De même, le contrôle de traction intervient incessamment en sortie de virage alors que l'énorme couple torture le pneu arrière. Ça pousse très fort et l'absence de protection rend le pilotage assez physique. Je prends plus de 270km/h en ligne droite et mes cervicales crient au secours et me supplient de prendre les freins. La moto se comporte de manière très saine et va exactement là où je le décide.

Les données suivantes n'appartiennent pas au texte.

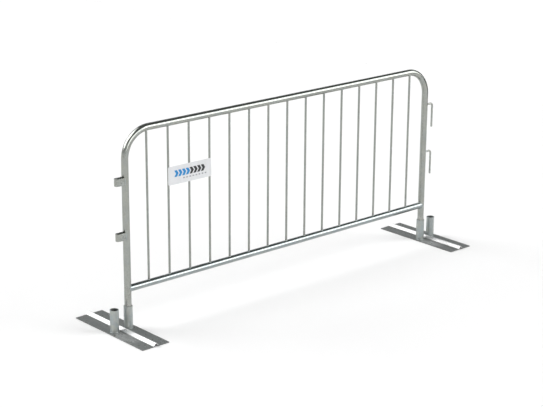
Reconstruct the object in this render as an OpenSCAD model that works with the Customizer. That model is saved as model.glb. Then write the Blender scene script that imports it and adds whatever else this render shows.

Le châssis (réglé pour l'occasion) brille par sa stabilité et les suspensions avalent les transferts de masse avec beaucoup de sérénité. La puissance de freinage prend tout son sens dans ces conditions et on enfile les tours en essayant toujours de repousser les limites de la machine. Objectivement, les prestations sur circuit sont de très haute volée pour un roadster et il y a déjà moyen de se faire vraiment plaisir.

Conclusion

La nouvelle KTM 1290 Super Duke R est bien née et son moteur reste un vrai chef-d’œuvre. Les améliorations par rapport au modèle précédent sont bien venues et le gain d'agilité s’avère réel. Ce qui est frappant avec cette machine, c’est son double visage… sa double personnalité!

Autant elle peut se faire douce, docile et conviviale pour une utilisation relax, autant elle peut devenir un monstre de puissance hyperefficace dès que vous mettez les gaz en grand. Il est rare de pouvoir bénéficier de ces deux comportements bien distincts sur une seule moto. Et je ne puis que féliciter KTM pour cet exploit technique!